Home & Hearth
From scratch cooking, natural cleaning, seasonal rhythms, and the simple joy of a well-run home. Practical skills for everyday living.
10 articles
What “home and hearth” actually means here
This corner of Wild Hearth Life covers everything that happens between the garden gate and the dinner table. Sourdough on the counter. A quart of homemade chicken stock simmering on the stove. Beeswax wraps drying on the rack instead of a roll of plastic in the drawer. The kitchen herbs I cut every morning. Cleaning routines that do not require six different bottles under the sink. None of it is dramatic, none of it is fast. All of it makes the house feel more like a place where things are made instead of a place where things are stored.
Why I started cooking and cleaning from scratch
The original push was money. I was tired of buying seven dollar jars of “artisan” jam at the farmers’ market when I had black raspberries growing on the back fence. Then it was waste. The plastic-wrap drawer was always empty and the recycling bin was always full, so I learned how to make beeswax wraps for about two dollars apiece. Then it was control. I wanted to know what was actually in the all-purpose spray. Five-ingredient natural cleaning supplies turned out to handle every job a closet full of branded products had been doing. By that point I was hooked. From-scratch cooking and home production stopped being a project and started being how the kitchen ran.
Where to start if you are new to home production
If you have never made anything from scratch, the highest return on first effort is bread. A sourdough starter takes seven days to wake up and then feeds you bread for years. After that, herbs. A windowsill herb garden changes how you cook every meal because basil and thyme stop being a decision and start being something you snip on the way to the stove. After that, pick the cleaning supply that frustrates you most and replace it with the homemade version. Most readers find that within six months of working through those three projects, the kitchen and home routines look almost nothing like they did when they started, and the household budget for consumables has dropped substantially.
A note on rhythm
Home and hearth work follows the seasons. Summer is for preserving, fall for stocking the pantry, winter for soap-making and bone broth, spring for the deep clean. The seasonal homemaking guide walks through how to align household tasks with the calendar so the work feels paced instead of relentless.
The economics, briefly
People sometimes ask whether the from-scratch route actually saves money once you count time. Honest answer for our household: yes, but only on the things you make often. Sourdough is a clear win because we eat bread several times a week and a loaf costs about sixty cents in flour and salt versus six dollars at the bakery. Jam is a clear win in any year the berries are abundant and free.

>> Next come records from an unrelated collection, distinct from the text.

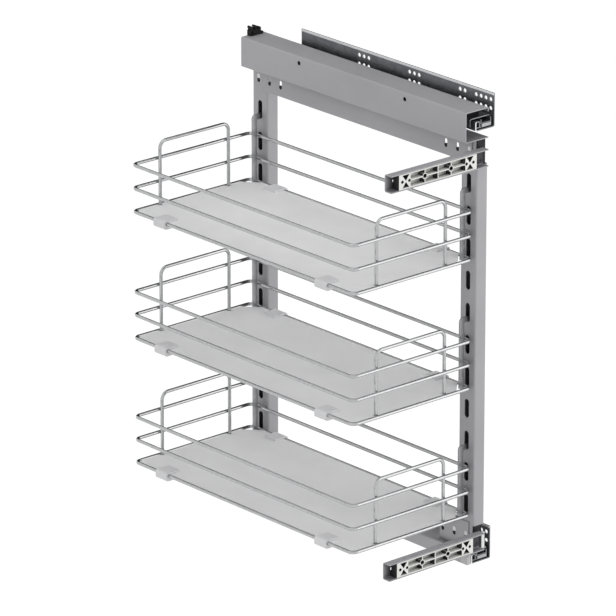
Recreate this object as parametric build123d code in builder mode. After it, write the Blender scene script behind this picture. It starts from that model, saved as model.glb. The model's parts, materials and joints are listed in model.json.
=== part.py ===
"""Side-mounted pull-out cargo unit with three wire baskets.

Millimetres. X = 0 is the cabinet's side wall and the unit lies at negative X.
The front faces -Y and +Z is up. The origin is on the wall, on the first screw
line of the bottom rail, midway between its two rows of screw holes.
"""

import os
from math import sqrt

from build123d import *

os.makedirs("parts", exist_ok=True)

# Cabinet rails, the two members screwed to the side wall
drill_line = 37.0  # from the front end of the rails to the first screw line
rail_length = 405.0
rail_sheet = 1.5
rail_bend = 2.5
rail_height = 49.0
rail_width = 36.5
rail_spacing = 647.0  # from the bottom rail up to the top rail
hat_height = 14.0
hat_width = 8.5
hat_inner_leg = 9.0
screw_row_height = 32.0  # from a rail's underside to midway between its rows
screw_row_pitch = 13.0
screw_hole_diameter = 6.0
screw_hole_pitch = 10.0
screw_hole_groups = ((7.0, 4), (60.0, 2), (155.0, 3), (261.0, 3))  # first hole, count

# Slide members between the cabinet rails and the carriage
running_gap = 0.3
roller_diameter = 6.0
roller_length = 13.0
roller_centre = 15.0  # from the wall
roller_count = 6
roller_pitch = 34.0
cage_start = 100.0
cage_length = 200.0
cage_sheet = 2.4
cage_width = 15.6
middle_length = 400.0
middle_setback = 2.0
middle_width = 20.0
middle_leg_gap = 1.5
middle_lip = 8.0
drawer_rail_rear_inset = 10.0
top_drawer_rail_setback = 6.0
bottom_drawer_rail_setback = 14.0
drawer_rail_inner_edge = 2.5  # from the wall
drawer_rail_outer_edge = 41.5
drawer_rail_inner_leg = 7.7
drawer_rail_outer_leg = 11.7

# Carriage frame: top beam, base beam and two slotted posts
frame_sheet = 1.5
frame_bend = 2.4
frame_depth = 476.0
slot_plane = 33.0  # from the wall to the slotted face of the posts
post_width = 32.2
post_depth = 20.7
post_slot_width = 9.0
post_slot_length = 28.0
post_slot_pitch = 48.0
post_slot_count = 13
first_slot_rise = 20.3  # from the base beam's top to the lowest slot's centre
flange_cut = 37.0  # at both ends of the front post's front flange
beam_outer_face = 55.0
beam_inner_edge = 11.5
beam_height = 45.0
beam_drop = 14.0  # from the top rail's underside to the beam's underside
beam_back_lip = 6.0
beam_flange_height = 35.0
flange_slot_drop = 17.5  # from the beam's underside to the middle of its slots
access_hole_diameter = 6.5
access_hole_drop = 10.0
access_hole_spacing = 224.0
base_outer_face = 44.5
base_inner_edge = 8.0
gusset_height = 41.3
gusset_length = 60.0
gusset_setback = 9.0
short_slot_width = 6.0
short_slot_length = 13.0
short_slot_pitch = 24.0
short_slot_count = 3
short_slot_start = 14.5
end_cap_length = 13.0
end_cap_height = 12.3
end_cap_width = 7.0
stop_pad_width = 6.5
stop_pad_height = 23.5
stop_pad_depth = 8.0
stop_pad_gap = 0.5
stop_pad_round = 1.5

# Couplings and tilt adjuster on the top beam
coupling_length = 30.0
coupling_width = 26.0
coupling_edge = 14.0  # from the wall
coupling_inset = 16.0
coupling_round = 3.0
adjuster_edge = 19.5  # from the wall
adjuster_width = 24.0
adjuster_depth = 8.0
adjuster_sheet = 1.2
adjuster_body_width = 15.0
adjuster_body_edge = 24.0  # from the wall
adjuster_body_height = 8.2
adjuster_tab_height = 3.8
adjuster_prong_width = 3.2
adjuster_prong_height = 10.8
adjuster_knob_height = 12.6
adjuster_knob_spacing = 8.7
adjuster_knob_width = 3.0

# Door brackets and their plastic adapters
bracket_height = 25.4
bracket_depth = 14.0
bracket_length = 182.0
bracket_edge = 24.0  # from the wall
bracket_rise = 3.4  # from the base beam up to the bottom bracket
bracket_drop = 10.6  # from the top beam down to the top bracket
bracket_hole_diameter = 5.0
bracket_hole_inset = 15.0
carrier_depth = 9.0
carrier_width = 14.0
rivet_diameter = 4.0
rivet_spacing = 12.0
rivet_gap = 0.1
adapter_length = 145.5
adapter_inset = 14.0  # from the bracket's free end
adapter_floor = 2.0
adapter_wall = 1.5
adapter_rib = 1.6
adapter_rib_places = (-52.2, -24.5, 0.0, 24.5, 52.2)  # from its middle
adapter_round = 1.0
adapter_near_offset = 24.5  # from the adapter's middle to its larger holes
adapter_near_diameter = 6.6
adapter_screw_offset = 53.5  # from the adapter's middle to the holes in use
adapter_screw_pitch = 13.0
adapter_screw_diameter = 4.8
adapter_boss_wall = 1.2
adapter_truss_width = 13.0

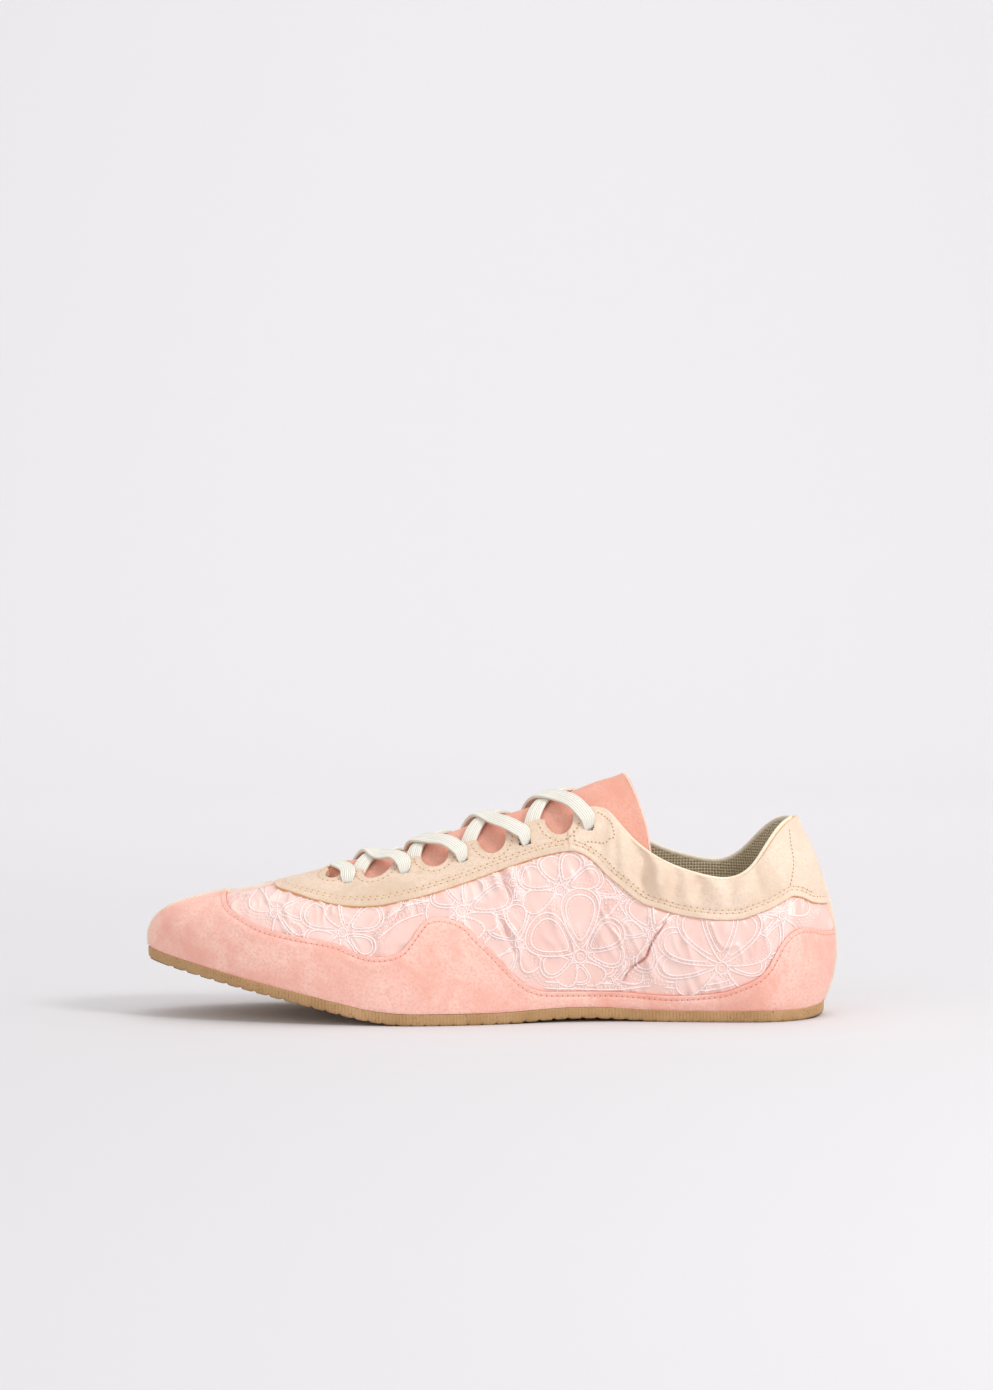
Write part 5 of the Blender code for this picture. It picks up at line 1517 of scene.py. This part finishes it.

Soap is a wash on cost (the lye, oils, and fragrance for a year of bars roughly equals what we used to spend) but a clear win on quality and waste. Bone broth is essentially free because we already had the bones. The math does not always come out ahead — beeswax wraps are barely cheaper than the disposable plastic — but the consistency, the absence of mystery ingredients, and the meaningful drop in single-use packaging are the reasons we keep doing it.